Teenage Engineering make instruments for people who find most instruments over-engineered. The EP-133 K.O. II takes that philosophy and applies it to sampling: twelve pressure-sensitive pads, a built-in microphone, a built-in speaker, and enough processing power to record, chop, layer, and sequence sounds in real time. No laptop, no DAW, no USB audio interface required.

The hardware is presented as a bare PCB, the circuit board itself left exposed rather than enclosed in a shell. It is not an accident. TE treat industrial design as part of the product story - the K.O. II looks like something pulled from a studio rack and stripped back to its component logic. At 175 grams it fits in a coat pocket.
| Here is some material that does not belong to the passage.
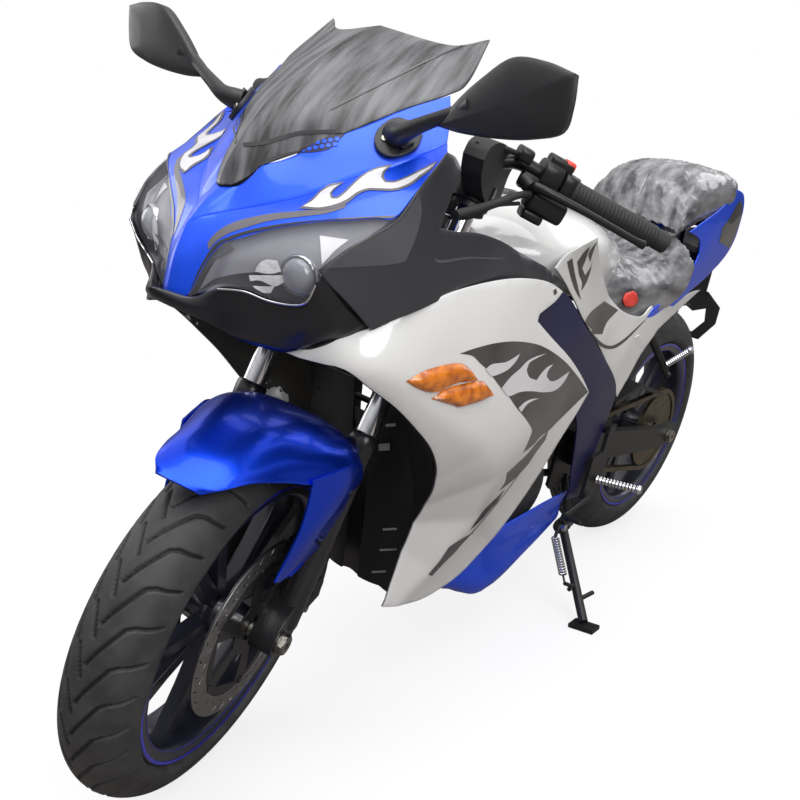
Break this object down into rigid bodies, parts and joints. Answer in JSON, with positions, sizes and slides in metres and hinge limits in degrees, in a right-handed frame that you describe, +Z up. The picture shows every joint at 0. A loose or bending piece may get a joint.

Functionally it sits in the same space as a classic SP-404 or MPC One, but compressed and simplified. You can sample anything with the onboard mic, trim and chop it, map it across the pads, add effects, and export a finished beat via USB. There is a dedicated punch-in FX section where you hold a button to apply real-time effects - filter sweeps, reverse, stutter - during performance. It rewards spontaneity.

The K.O. II is the follow-up to the original K.O. (the PO-33), which became a cult instrument for its price-to-capability ratio. This version has a larger screen, longer sample time, and a proper stereo output. For anyone who makes music on the move or wants a sketchpad instrument that does not require setup, it is hard to beat at this price point.